Americans who make less than $40,000 a year are more likely to be unbanked or underbanked. There are higher numbers of unbanked and underbanked among those who have less education, a disability, or an income that fluctuates. According to the FDIC survey,
almost 50 percent of unbanked individuals said they don't have an account because they can't meet the minimum balances most banks have established.
Yet, these 66 million Americans still require household, electronic, and everyday goods for their daily lives to operate smoothly and their children to attend school. Fortunately, there's one resource many unbanked and underbanked people do have: mobile
phones, the essential communication tool of our age. Why is this form factor not being used to empower such a vast segment of American consumers?
According to a 2019 Pew Research Center report, 81% of Americans now own a smartphone—and that proportion is only slightly lower (71%) among people who make less than $30,000 a year. One in four low-income Americans, in fact, have neither desktop computers
nor internet service, so they exclusively rely on their smartphone to check the news, read important communications, and shop online.
We've seen a surge in innovative mobile-based financial solutions designed specifically for the unbanked and underbanked market across the world. With M-Pesa, Kenyans can make deposits and withdrawals by texting the bank before meeting a live representative
who accepts and disperses cash. GMobi allows unbanked Indians to use Oxymoney, its mobile wallet product, to top up their data and make money transfers.
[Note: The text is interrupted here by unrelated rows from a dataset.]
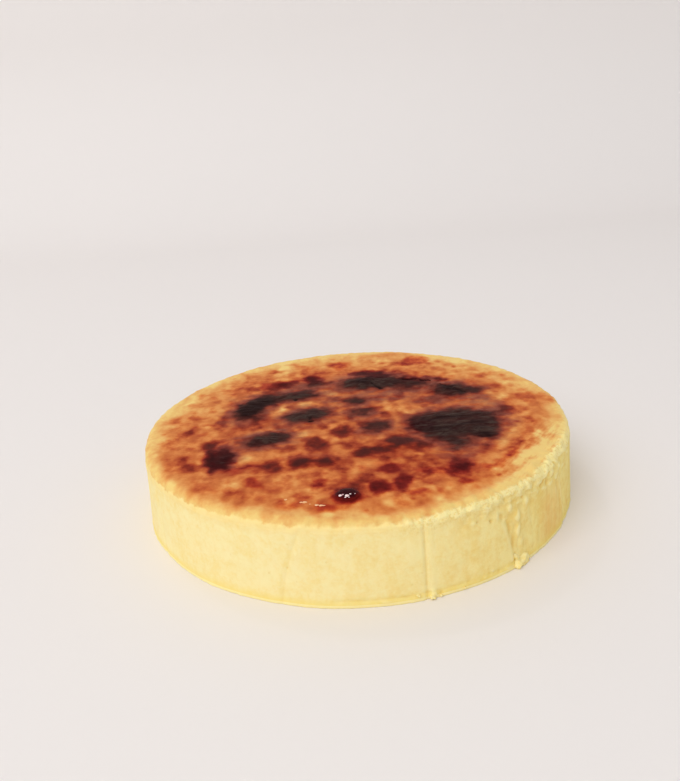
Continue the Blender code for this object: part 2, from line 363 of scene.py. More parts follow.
def ellipseShare(x, y, spot):
    # 0 at the middle of a turned ellipse, 1 on its outline
    middleX, middleY, length, width, turn = spot[:5]
    c = math.cos(math.radians(turn))
    s = math.sin(math.radians(turn))
    along = (x - middleX) * c + (y - middleY) * s
    across = (y - middleY) * c - (x - middleX) * s
    return np.hypot(along / length, across / width)


def evenTop(radius):
    return cake["height"] - cake["sink"] * (1.0 - np.minimum(1.0, radius / inner) ** 2) ** 2


def evenWall(height):
    return cake["baseRadius"] + (cake["topRadius"] - cake["baseRadius"]) * height / cake["height"]


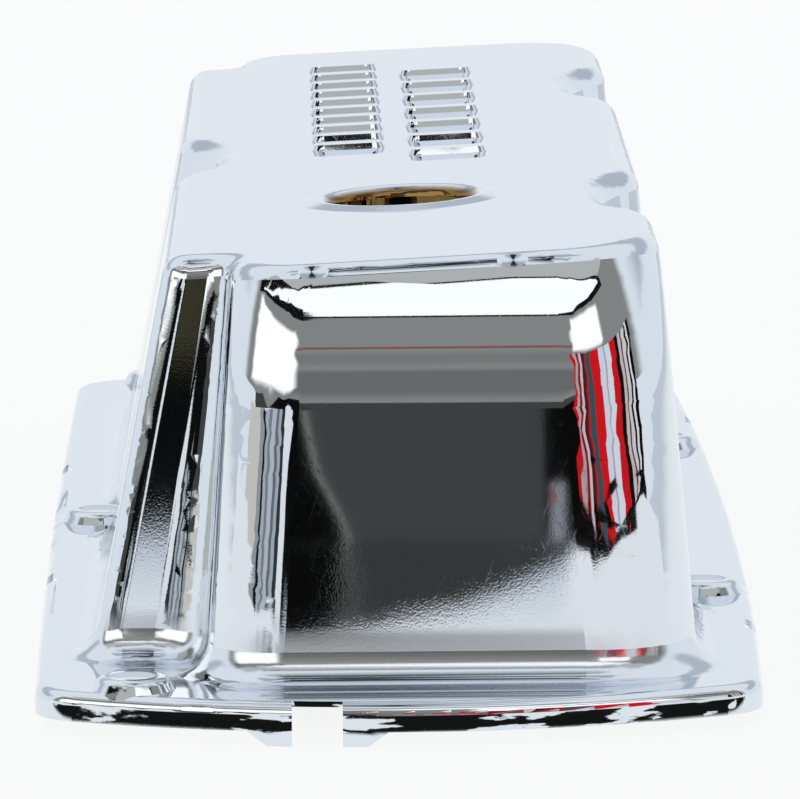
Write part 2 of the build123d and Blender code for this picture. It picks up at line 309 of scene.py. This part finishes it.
def chrome_plate():
    """Bright chrome on pressed steel."""
    material, tree = new_tree("chrome_plate")
    place = add(tree, "TexCoord").outputs["Object"]
    split = add(tree, "SeparateXYZ", {"Vector": place})
    drawn = drawn_steel(tree, split)
    # the bore of the breather hole gets a painted brown reflection
    colour = add(tree, "MixRGB", {"Fac": painted_bore_reflection(tree, place), "Color1": linear(CHROME),
                                  "Color2": linear(BORE_REFLECTION_BROWN)})
    shader = add(tree, "BsdfPrincipled", {"Base Color": colour, "Metallic": 1.0,
                                          "Roughness": plate_roughness(tree, place, split, drawn),
                                          "Normal": pressed_surface(tree, place, drawn)})
    add(tree, "OutputMaterial", {"Surface": shader})
    print("chrome plate:", len(tree.nodes), "nodes")
    return material


chrome = chrome_plate()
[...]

In the United States, peer-to-peer lending providers have traditionally rebuffed the unbanked, but that
isn't the case in countries like Indonesia.
In the United States, the call to make creative, mobile-based financial services similar to M-Pesa and Oxymoney for unbanked and underbanked people is growing. New technologies have made mobile banking and payments more secure, intuitive, and less costly
for financial institutions and customers. Mobile devices offer the unbanked the same portability, discretion, and ease of use that banked consumers take for granted. That said, these solutions fall short of providing these consumers with buying power to make
the larger essential purchases their households require.
It's not enough to give this underserved group of consumers greater financial services. If individuals can afford the items they want and already possess the technological tools they need, all fintech providers need is to create opportunities for retailers
to reach this massive consumer base. Instead, greater focus needs to be turned on leveraging a combination of smartphones, payment networks, and AI-based decisioning to reimagine proven models that empower consumers and improve their quality of life without
risking their credit, such as lease-to-own, subscriptions, and rentals.
Additionally, we must increase our efforts to integrate digital and peer-to-peer payment services into POS systems at brick-and-mortar locations. Use of both forms of digital payments have surged since the pandemic began, the Kansas City Fed recently reported,
primarily because it compelled more people to shop online.
Customers without bank accounts are already using both digital payment systems. For example, PayPal has already established a network of retail stores that accept cash and transfer it to a customer's account, allowing him or her to shop online. Peer-to-peer
payments can be linked to prepaid cards issued by employers or government agencies. More and more online vendors are starting to accept peer-to-peer payments. So are a handful of traditional retailers such as CVS.
As this country begins to look forward to economic recovery, retailers will need to approach their business in innovative ways to recapture their customer base and pivot to serve a post-COVID-19 economy. As a society, we need to invest in creative solutions
that remove the financial roadblocks keeping 66 million Americans from participating in this recovery.